Bernard Odier, psychiatre



Cent mille lits de psychiatrie ont été fermés en vingt ans en France sans mise en place correspondante d’alternatives à l’hospitalisation. Est-ce un progrès 
Les effets du rationnement de l’hospitalisation psychiatrique et de l’offre de soins psychiatriques ( y compris dans le secteur libéral) sont capillaires, silencieux, font peu de vagues. La politique d’abandon actuel se traduit par une «casse  » presque invisible, les dégâts s’accumulant dans ce qu’Emmanuel Todd appelle les «angles morts  » de la société ( le désemploi, la solitude, la rue, la prison, voire le cimetière,…). De même que les accidents domestiques ou de transport ne sont pas pris en compte comme des violences, le crime violent et immotivé quand il survient n’est pas mis spontanément en rapport avec une carence de l’offre de soins psychiatriques. Est-ce qu’aujourd’hui il faut continuer à demander la réduction de l’hospitalisation psychiatrique  ?
A l’étranger
Aux U.S.A., 350.000 lits ont été fermés dans les années 70        . Par contre le nombre de places dans les prisons et les maisons de retraite, qui accueillent beaucoup de personnes sous neuroleptiques, a beaucoup augmenté. Les psychiatres américains parlent de «transinstitutionnalisation  ». Ils dénoncent l’absence d’une couverture sociale suffisante pour pouvoir assurer des soins suffisants au plus grand nombre des malades mentaux, et la situation d’abandon dans laquelle sont les «homeless  »( malades vivant à la rue).
En Italie, dans certaines régions, la fermeture des hôpitaux s’est accompagné de la création de formes alternatives de prise en charge, autant sociales, médico-sociales, que psychiatriques. Mais cette «sinstitutionnalisation  », largement dépendante de la couleur politique du pouvoir régional, n’est pas une réussite partout.
La situation française ressemble à ces deux modèles. Les moyens de traiter les malades deviennent insuffisants (de moins en moins d’infirmiers et de psychiatres), la réforme envisagée de la Sécurité sociale les menace en tout premier lieu, et il n’y a pas d’égalité dans l’accès aux soins, les possibilités d’hospitalisation et les alternatives à l’hospitalisation étant inégalement répartis sur le territoire national.

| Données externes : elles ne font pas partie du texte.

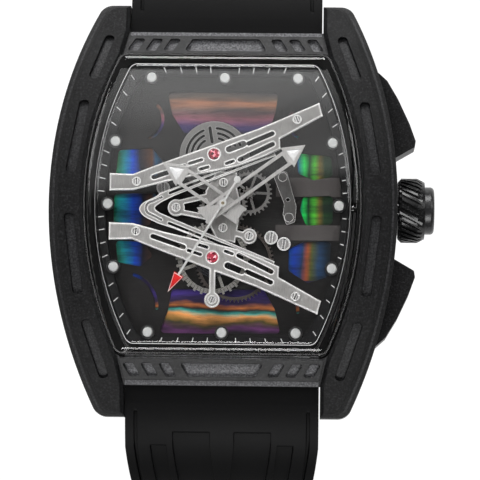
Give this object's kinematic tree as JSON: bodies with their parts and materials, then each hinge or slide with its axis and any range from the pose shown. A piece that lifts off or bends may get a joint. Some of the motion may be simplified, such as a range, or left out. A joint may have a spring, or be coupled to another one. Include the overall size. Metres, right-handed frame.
{
  "type": "wristwatch",
  "caption": "Tonneau skeleton wristwatch with a raised box crystal, slotted matte black case, side crown with pushers either side, and a black rubber strap closed by a pin buckle",
  "frame": {"origin": "middle of the flat underside of the fixed keeper, on the surface that the closed strap stands on, straight under the middle of the dial", "axes": "+Z out of the dial, +Y towards 12 o'clock, +X towards 3 o'clock and the crown"},
  "size_m": [0.0475, 0.0806, 0.0675],
  "materials": {
    "case_black": "matte black coating",
    "plate_black": "matte black with a fine woven grain",
    "crystal_glass": "clear sapphire",
    "gasket_rubber": "black",
    "flange_black": "black with white minute lines",
    "cup_steel": "polished",
    "lume": "pale luminous paint",
    "dial_smoke": "smoky grey",
    "film": "iridescent film",
    "plate_grey": "grey",
    "ring_dark": "dark",
    "back_black": "matte black",
    "screw_steel": "polished",
    "bridge_steel": "brushed with polished edges",
    "jewel_pink": "pink ruby",
    "stem_steel": "plain steel",
    "rotor_dark": "grey",
    "wheel_steel": "brushed",
    "wheel_brass": "pale gilt",
    "hand_steel": "polished with white paint",
    "hand_red": "grey needle with red tip",
    "crown_black": "dark grey",
    "pusher_black": "matte black",
    "strap_rubber": "black",
    "buckle_black": "dark brushed"
  },
  "bodies": {
    "watch": {"back_crystal": "crystal_glass", "bridge_jewels": "jewel_pink", "bridge_pillars": "screw_steel", "bridge_screws": "screw_steel", "case_middle": "case_black", "caseback": "back_black", "caseback_screws": "screw_steel", "centre_bridge": "bridge_steel", "crown_tube": "stem_steel", "crystal": "crystal_glass", "dial_plate": "dial_smoke", "end_plate_bottom": "plate_black", "end_plate_top": "plate_black", "fixed_keeper": "strap_rubber", "flange_ring": "flange_black", "gaskets": "gasket_rubber", "hairpin_bridge": "bridge_steel", "hour_cups": "cup_steel", "index_ring": "ring_dark", "lever_bridge": "plate_grey", "lower_bridge": "bridge_steel", "lume_dots": "lume", "main_plate": "plate_grey", "movement_ring": "ring_dark", "rainbow_film": "film", "rotor_bearing": "rotor_dark", "side_plate_left": "plate_black", "side_plate_right": "plate_black", "spring_bars": "stem_steel", "strap_12": "strap_rubber", "strap_6": "strap_rubber", "train_bridge": "plate_grey", "upper_bridge": "bridge_steel"},
    "minute_body": {"minute_hand": "hand_steel", "cannon_pinion": "hand_steel", "centre_wheel": "wheel_brass"},
    "hour_body": {"hour_hand": "hand_steel", "hour_wheel": "wheel_brass"},
    "seconds_body": {"seconds_hand": "hand_red", "fourth_wheel": "wheel_brass"},
    "barrel_body": {"barrel": "wheel_brass", "ratchet_disc": "wheel_steel", "mainspring": "wheel_steel"},
    "third_body": {"third_wheel": "wheel_brass"},
    "minute_wheel_body": {"minute_wheel": "wheel_brass"},
    "escape_body": {"escape_wheel": "wheel_brass"},
    "pallet_body": {"pallet_fork": "wheel_brass"},
    "balance_body": {"balance_wheel": "wheel_steel", "balance_staff": "stem_steel", "hairspring": "wheel_steel"},
    "rotor_body": {"rotor": "rotor_dark"},
    "setting_body": {"setting_lever": "stem_steel"},
    "crown_body": {"crown": "crown_black", "crown_cap": "crown_black", "stem": "stem_steel"},
    "pusher_upper_body": {"pusher_upper": "pusher_black"},
    "pusher_lower_body": {"pusher_lower": "pusher_black"},
    "buckle_body": {"buckle_frame": "buckle_black"},
    "tang_body": {"tang": "buckle_black"},
    "keeper_body": {"free_keeper": "strap_rubber"}
  },
  "joints": [
    {"name": "seconds_turn", "type": "hinge", "parent": "watch", "child": "seconds_body", "pos_m": [0, 0, 0.0605], "axis": [0, 0, 1], "continuous": true},
    {"name": "minute_turn", "type": "hinge", "parent": "watch", "child": "minute_body", "pos_m": [0, 0, 0.0605], "axis": [0, 0, 1], "continuous": true},
    {"name": "hour_turn", "type": "hinge", "parent": "watch", "child": "hour_body", "pos_m": [0, 0, 0.0605], "axis": [0, 0, 1], "continuous": true},
    {"name": "third_wheel_turn", "type": "hinge", "parent": "watch", "child": "third_body", "pos_m": [0.00522, 0.00352, 0.0605], "axis": [0, 0, 1], "continuous": true},
    {"name": "minute_wheel_turn", "type": "hinge", "parent": "watch", "child": "minute_wheel_body", "pos_m": [0.00318, 0.00169, 0.0605], "axis": [0, 0, 1], "continuous": true},
    {"name": "barrel_turn", "type": "hinge", "parent": "watch", "child": "barrel_body", "pos_m": [-0.00121, 0.0062, 0.0605], "axis": [0, 0, 1], "continuous": true},
    {"name": "escape_turn", "type": "hinge", "parent": "watch", "child": "escape_body", "pos_m": [-0.0039, -0.00359, 0.0605], "axis": [0, 0, 1], "continuous": true},
    {"name": "pallet_rock", "type": "hinge", "parent": "watch", "child": "pallet_body", "pos_m": [-0.0026, -0.00505, 0.0605], "axis": [0, 0, 1], "range_deg": [-5, 5], "stiffness_Nm_per_rad": 0.000001},
    {"name": "balance_swing", "type": "hinge", "parent": "watch", "child": "balance_body", "pos_m": [-0.00124, -0.0065, 0.0605], "axis": [0, 0, 1], "range_deg": [-150, 150], "stiffness_Nm_per_rad": 0.000001},
    {"name": "rotor_turn", "type": "hinge", "parent": "watch", "child": "rotor_body", "pos_m": [0, 0, 0.0605], "axis": [0, 0, 1], "continuous": true},
    {"name": "crown_pull", "type": "slide", "parent": "watch", "child": "setting_body", "axis": [1, 0, 0], "range_m": [0, 0.0012]},
    {"name": "crown_turn", "type": "hinge", "parent": "setting_body", "child": "crown_body", "pos_m": [0.02, 0, 0.0588], "axis": [1, 0, 0], "continuous": true},
    {"name": "pusher_upper_press", "type": "slide", "parent": "watch", "child": "pusher_upper_body", "axis": [-1, 0, 0], "range_m": [0, 0.0008], "stiffness_N_per_m": 500},
    {"name": "pusher_lower_press", "type": "slide", "parent": "watch", "child": "pusher_lower_body", "axis": [-1, 0, 0], "range_m": [0, 0.0008], "stiffness_N_per_m": 500},
    {"name": "buckle_swing", "type": "hinge", "parent": "watch", "child": "buckle_body", "pos_m": [0, -0.008, 0.006], "axis": [1, 0, 0], "range_deg": [0, 8]},
    {"name": "tang_swing", "type": "hinge", "parent": "buckle_body", "child": "tang_body", "pos_m": [0, -0.008, 0.006], "axis": [1, 0, 0], "range_deg": [0, 8]},
    {"name": "keeper_slide", "type": "slide", "parent": "watch", "child": "keeper_body", "axis": [0, 1, 0], "range_m": [-0.0035, 0.004]}
  ],
  "couplings": [
    {"joint": "minute_turn", "follows": "seconds_turn", "ratio": 0.016667},
    {"joint": "hour_turn", "follows": "seconds_turn", "ratio": 0.0013889},
    {"joint": "third_wheel_turn", "follows": "seconds_turn", "ratio": -0.13333},
    {"joint": "minute_wheel_turn", "follows": "seconds_turn", "ratio": -0.0055556},
    {"joint": "barrel_turn", "follows": "seconds_turn", "ratio": -0.0072727},
    {"joint": "escape_turn", "follows": "seconds_turn", "ratio": -10}
  ]
}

Un problème technique et politique
C’est difficile de faire fonctionner correctement un service d’hospitalisation. C’est si difficile que la tentation existe de supprimer les problèmes qui se posent dans les services en supprimant les services. En Angleterre, il n’y a plus beaucoup de lits d’hospitalisation psychiatrique, et les psychiatres déplorent que l’hospitalisation psychiatrique reste de qualité médiocre. Cherchez l’erreur.
Malheureusement le mot d’ordre avant-gardiste des années quatre-vingt        demandant la suppression des hôpitaux psychiatriques s’est retourné contre la psychiatrie, et plus grave encore, contre les malades. Ce qui était un discours progressiste dans un certain contexte politique et social devient une position obscurantiste et facile à récupérer dans le contexte politique et économique libéral.
Une révision déchirante de stratégie s’impose aujourd’hui pour ceux qui veulent continuer à faire progresser la situation faite aux personnes souffrant de troubles mentaux. Dans un contexte de déclin des valeurs de solidarité, elles doivent bénéficier de nouveau d’une attention et d’une assistance spécifique.